━━━━━ SOURCE DATA

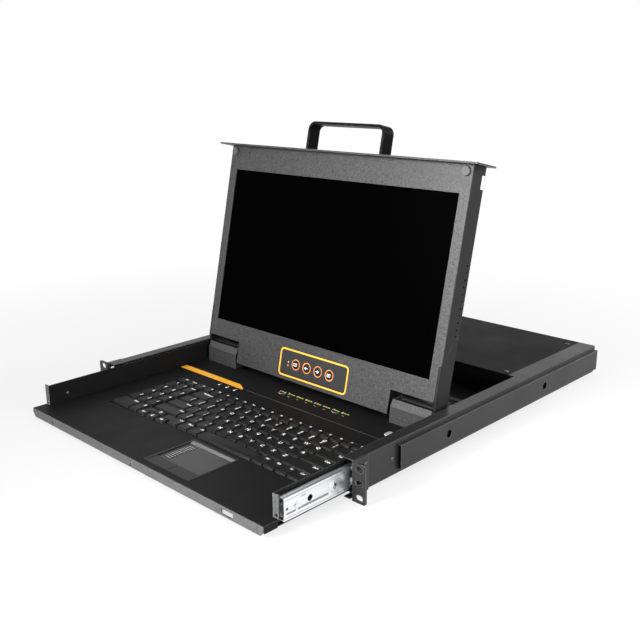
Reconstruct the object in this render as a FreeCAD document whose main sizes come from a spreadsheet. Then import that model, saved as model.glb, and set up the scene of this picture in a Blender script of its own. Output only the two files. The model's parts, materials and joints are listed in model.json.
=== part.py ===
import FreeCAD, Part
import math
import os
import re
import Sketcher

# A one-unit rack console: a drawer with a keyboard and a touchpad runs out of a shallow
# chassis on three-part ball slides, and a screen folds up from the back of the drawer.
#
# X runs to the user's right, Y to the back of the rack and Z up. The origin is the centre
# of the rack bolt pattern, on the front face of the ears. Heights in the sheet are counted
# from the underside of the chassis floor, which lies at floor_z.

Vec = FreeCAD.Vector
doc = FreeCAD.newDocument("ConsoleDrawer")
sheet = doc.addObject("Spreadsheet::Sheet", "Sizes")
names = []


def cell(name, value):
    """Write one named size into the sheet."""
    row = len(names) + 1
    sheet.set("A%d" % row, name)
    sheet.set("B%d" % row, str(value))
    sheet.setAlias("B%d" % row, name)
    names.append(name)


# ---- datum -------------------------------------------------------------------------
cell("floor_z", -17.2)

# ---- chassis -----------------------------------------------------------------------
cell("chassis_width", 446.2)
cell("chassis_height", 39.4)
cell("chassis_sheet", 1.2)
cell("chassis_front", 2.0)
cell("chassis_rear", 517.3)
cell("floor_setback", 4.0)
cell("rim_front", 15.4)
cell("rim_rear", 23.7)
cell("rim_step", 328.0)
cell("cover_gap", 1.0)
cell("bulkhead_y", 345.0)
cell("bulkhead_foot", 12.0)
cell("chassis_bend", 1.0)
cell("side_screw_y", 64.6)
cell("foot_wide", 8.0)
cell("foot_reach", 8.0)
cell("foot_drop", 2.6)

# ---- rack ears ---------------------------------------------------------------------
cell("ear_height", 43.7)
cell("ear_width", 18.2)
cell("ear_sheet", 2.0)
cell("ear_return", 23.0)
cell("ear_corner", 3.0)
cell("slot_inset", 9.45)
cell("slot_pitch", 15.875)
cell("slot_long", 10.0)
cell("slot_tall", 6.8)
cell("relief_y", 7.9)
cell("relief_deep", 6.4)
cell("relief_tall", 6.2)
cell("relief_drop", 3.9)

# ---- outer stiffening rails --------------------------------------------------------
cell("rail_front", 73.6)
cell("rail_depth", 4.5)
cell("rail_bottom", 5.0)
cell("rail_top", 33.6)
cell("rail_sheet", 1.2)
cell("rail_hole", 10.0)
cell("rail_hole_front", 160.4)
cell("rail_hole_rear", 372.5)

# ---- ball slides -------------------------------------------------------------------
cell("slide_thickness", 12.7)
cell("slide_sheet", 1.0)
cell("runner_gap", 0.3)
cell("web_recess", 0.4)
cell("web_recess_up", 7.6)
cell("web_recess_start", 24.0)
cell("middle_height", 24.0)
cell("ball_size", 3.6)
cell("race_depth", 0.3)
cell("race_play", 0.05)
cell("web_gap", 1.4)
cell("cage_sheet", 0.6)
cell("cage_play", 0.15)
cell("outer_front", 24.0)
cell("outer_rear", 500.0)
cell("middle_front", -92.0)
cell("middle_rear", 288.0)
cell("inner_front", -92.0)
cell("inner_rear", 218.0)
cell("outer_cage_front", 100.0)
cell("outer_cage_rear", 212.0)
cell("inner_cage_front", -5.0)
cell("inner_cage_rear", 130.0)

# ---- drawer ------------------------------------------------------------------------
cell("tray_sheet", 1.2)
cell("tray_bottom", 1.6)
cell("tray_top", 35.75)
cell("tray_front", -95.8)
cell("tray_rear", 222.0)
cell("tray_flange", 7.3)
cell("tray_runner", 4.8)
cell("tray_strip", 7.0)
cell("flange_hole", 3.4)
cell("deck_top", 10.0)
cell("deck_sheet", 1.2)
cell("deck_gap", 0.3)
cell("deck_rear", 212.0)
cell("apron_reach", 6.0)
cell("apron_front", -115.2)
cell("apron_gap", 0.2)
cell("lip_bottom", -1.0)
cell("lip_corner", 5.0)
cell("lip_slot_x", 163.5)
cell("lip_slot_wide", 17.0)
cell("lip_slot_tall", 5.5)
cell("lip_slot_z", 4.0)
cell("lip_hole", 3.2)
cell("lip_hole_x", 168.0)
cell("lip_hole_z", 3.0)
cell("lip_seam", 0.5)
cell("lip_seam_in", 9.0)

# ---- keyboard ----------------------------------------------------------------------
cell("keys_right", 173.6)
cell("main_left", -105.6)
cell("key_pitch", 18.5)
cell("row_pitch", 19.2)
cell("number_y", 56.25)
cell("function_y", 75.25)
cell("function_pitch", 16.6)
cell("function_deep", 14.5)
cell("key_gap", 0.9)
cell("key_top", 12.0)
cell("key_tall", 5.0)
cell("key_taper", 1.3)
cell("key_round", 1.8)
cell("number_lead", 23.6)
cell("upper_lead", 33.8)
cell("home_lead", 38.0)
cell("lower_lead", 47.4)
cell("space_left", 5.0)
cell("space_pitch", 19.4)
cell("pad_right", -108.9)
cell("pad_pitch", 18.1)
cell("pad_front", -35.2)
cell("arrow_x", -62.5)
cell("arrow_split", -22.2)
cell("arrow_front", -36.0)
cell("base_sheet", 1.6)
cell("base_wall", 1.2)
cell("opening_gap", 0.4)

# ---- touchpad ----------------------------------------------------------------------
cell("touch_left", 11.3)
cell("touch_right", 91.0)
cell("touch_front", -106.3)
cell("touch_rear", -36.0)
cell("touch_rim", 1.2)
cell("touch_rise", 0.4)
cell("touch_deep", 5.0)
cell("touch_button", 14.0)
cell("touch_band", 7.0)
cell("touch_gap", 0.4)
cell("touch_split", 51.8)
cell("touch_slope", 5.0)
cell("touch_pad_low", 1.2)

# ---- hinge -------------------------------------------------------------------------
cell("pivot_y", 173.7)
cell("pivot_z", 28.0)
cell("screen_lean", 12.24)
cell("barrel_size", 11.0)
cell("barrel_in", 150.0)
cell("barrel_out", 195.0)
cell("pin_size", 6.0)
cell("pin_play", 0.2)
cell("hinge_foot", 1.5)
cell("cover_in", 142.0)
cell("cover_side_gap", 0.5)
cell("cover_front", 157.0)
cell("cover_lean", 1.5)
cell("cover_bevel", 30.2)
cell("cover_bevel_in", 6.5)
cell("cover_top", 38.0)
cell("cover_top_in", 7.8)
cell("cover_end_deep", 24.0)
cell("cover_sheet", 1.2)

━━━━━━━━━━

→ DO THIS
Of the lines in this listing, report how many contain the string "FreeCAD", and give the number only.

→ COMPLETE RESPONSE
4